**Dataset extract**:
============
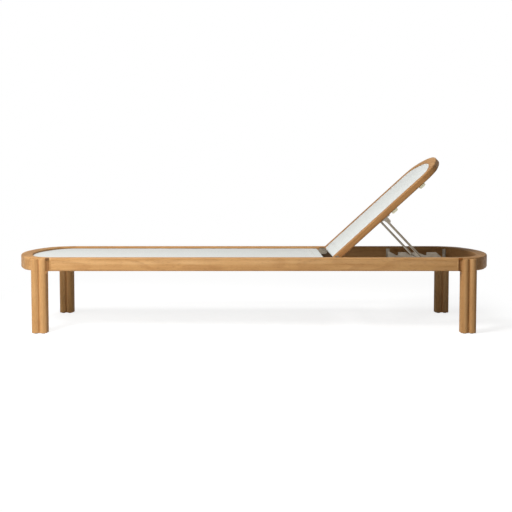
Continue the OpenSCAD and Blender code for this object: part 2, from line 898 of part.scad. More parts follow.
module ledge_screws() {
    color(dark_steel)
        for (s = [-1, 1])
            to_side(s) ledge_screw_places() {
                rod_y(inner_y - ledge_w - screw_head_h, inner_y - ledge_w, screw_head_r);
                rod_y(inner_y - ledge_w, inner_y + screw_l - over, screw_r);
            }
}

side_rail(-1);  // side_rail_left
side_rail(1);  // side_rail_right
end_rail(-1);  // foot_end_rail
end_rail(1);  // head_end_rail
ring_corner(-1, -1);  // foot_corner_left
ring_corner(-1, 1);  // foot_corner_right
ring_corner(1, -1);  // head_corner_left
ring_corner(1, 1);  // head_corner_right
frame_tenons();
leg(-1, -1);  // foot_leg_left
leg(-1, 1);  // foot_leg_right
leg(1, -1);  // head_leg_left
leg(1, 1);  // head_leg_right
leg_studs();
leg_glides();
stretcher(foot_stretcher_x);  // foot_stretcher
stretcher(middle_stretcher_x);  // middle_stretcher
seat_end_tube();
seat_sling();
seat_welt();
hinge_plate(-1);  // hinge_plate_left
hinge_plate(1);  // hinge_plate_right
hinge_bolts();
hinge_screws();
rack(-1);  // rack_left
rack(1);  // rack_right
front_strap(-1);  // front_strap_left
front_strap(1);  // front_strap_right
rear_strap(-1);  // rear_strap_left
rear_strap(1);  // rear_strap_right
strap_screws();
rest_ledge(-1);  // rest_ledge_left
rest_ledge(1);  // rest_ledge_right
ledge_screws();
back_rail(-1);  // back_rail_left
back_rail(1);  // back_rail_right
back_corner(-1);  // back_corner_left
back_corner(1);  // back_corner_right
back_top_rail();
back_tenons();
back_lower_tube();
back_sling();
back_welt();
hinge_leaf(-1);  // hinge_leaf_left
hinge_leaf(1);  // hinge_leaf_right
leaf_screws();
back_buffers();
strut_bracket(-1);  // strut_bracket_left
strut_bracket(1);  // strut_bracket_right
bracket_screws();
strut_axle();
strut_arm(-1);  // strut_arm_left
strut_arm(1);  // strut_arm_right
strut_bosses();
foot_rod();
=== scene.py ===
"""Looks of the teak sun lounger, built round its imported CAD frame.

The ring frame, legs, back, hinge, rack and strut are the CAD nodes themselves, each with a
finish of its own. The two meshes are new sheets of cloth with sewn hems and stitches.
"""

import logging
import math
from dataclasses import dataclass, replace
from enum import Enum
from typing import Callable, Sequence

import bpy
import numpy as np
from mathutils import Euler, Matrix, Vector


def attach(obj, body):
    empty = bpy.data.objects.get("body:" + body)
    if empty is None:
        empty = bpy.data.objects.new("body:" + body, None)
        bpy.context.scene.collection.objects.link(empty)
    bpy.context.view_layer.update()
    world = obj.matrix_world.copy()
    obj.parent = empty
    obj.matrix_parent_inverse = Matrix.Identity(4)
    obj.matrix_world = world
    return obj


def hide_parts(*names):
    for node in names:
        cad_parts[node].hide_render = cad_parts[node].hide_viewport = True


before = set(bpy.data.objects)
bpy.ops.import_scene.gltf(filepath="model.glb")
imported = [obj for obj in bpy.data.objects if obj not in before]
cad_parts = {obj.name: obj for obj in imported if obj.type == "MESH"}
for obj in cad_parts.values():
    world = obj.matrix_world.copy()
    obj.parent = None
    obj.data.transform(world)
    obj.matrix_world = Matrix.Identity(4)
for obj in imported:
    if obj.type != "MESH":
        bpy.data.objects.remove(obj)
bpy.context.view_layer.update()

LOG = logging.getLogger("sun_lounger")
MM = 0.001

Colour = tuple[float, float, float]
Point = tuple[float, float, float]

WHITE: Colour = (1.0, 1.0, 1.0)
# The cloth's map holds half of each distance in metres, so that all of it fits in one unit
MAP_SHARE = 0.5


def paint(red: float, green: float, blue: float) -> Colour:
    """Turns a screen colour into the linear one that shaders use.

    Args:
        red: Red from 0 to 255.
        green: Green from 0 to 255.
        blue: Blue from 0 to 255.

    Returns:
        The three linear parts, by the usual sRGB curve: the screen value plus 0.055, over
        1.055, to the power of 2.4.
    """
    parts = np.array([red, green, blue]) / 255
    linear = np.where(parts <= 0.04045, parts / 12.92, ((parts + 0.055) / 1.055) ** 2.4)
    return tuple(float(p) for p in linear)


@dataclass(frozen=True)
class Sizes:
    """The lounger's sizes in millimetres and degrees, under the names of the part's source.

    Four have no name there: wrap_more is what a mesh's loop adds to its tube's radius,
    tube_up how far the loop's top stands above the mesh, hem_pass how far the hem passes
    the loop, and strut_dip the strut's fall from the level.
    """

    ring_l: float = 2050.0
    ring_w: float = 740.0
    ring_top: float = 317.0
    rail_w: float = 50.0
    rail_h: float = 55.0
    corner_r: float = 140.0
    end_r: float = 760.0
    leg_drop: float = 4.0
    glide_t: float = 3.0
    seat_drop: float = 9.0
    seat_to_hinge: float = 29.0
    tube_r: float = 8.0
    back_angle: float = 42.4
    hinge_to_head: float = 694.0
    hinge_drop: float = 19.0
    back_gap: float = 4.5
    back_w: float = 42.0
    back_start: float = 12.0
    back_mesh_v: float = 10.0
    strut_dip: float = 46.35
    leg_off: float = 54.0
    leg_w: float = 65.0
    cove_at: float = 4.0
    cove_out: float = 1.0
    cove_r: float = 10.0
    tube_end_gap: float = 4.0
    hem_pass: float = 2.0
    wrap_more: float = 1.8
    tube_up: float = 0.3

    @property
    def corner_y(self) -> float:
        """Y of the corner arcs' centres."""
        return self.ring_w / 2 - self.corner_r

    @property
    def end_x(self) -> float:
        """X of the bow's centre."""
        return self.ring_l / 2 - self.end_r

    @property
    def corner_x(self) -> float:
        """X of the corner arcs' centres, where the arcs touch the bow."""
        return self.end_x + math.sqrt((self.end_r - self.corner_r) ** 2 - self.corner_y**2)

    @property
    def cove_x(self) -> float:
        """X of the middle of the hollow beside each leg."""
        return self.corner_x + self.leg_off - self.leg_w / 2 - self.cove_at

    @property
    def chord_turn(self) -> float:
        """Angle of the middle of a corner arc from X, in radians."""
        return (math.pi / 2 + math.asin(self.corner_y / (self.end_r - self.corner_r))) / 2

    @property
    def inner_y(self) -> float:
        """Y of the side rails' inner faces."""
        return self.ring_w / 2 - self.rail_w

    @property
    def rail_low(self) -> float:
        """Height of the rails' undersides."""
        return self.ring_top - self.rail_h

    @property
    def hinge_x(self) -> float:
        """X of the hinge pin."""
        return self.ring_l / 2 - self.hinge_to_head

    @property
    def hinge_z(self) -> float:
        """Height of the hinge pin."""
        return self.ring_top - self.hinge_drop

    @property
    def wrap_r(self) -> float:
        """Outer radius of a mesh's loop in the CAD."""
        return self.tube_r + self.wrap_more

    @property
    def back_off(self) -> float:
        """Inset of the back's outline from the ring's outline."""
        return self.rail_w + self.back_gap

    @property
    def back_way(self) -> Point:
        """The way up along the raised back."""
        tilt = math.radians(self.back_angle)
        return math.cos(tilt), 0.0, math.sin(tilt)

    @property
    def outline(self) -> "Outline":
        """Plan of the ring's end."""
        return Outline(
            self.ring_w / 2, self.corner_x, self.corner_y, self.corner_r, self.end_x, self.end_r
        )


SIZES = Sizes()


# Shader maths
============
**What is needed**:
Nothing beyond the lines starting at the line containing "back_buffers();" and ending at the line containing "MAP_SHARE = 0.5" is to be reproduced; reproduce those lines exactly, both ends included.

**The output**:
back_buffers();
strut_bracket(-1);  // strut_bracket_left
strut_bracket(1);  // strut_bracket_right
bracket_screws();
strut_axle();
strut_arm(-1);  // strut_arm_left
strut_arm(1);  // strut_arm_right
strut_bosses();
foot_rod();
=== scene.py ===
"""Looks of the teak sun lounger, built round its imported CAD frame.

The ring frame, legs, back, hinge, rack and strut are the CAD nodes themselves, each with a
finish of its own. The two meshes are new sheets of cloth with sewn hems and stitches.
"""

import logging
import math
from dataclasses import dataclass, replace
from enum import Enum
from typing import Callable, Sequence

import bpy
import numpy as np
from mathutils import Euler, Matrix, Vector


def attach(obj, body):
    empty = bpy.data.objects.get("body:" + body)
    if empty is None:
        empty = bpy.data.objects.new("body:" + body, None)
        bpy.context.scene.collection.objects.link(empty)
    bpy.context.view_layer.update()
    world = obj.matrix_world.copy()
    obj.parent = empty
    obj.matrix_parent_inverse = Matrix.Identity(4)
    obj.matrix_world = world
    return obj


def hide_parts(*names):
    for node in names:
        cad_parts[node].hide_render = cad_parts[node].hide_viewport = True


before = set(bpy.data.objects)
bpy.ops.import_scene.gltf(filepath="model.glb")
imported = [obj for obj in bpy.data.objects if obj not in before]
cad_parts = {obj.name: obj for obj in imported if obj.type == "MESH"}
for obj in cad_parts.values():
    world = obj.matrix_world.copy()
    obj.parent = None
    obj.data.transform(world)
    obj.matrix_world = Matrix.Identity(4)
for obj in imported:
    if obj.type != "MESH":
        bpy.data.objects.remove(obj)
bpy.context.view_layer.update()

LOG = logging.getLogger("sun_lounger")
MM = 0.001

Colour = tuple[float, float, float]
Point = tuple[float, float, float]

WHITE: Colour = (1.0, 1.0, 1.0)
# The cloth's map holds half of each distance in metres, so that all of it fits in one unit
MAP_SHARE = 0.5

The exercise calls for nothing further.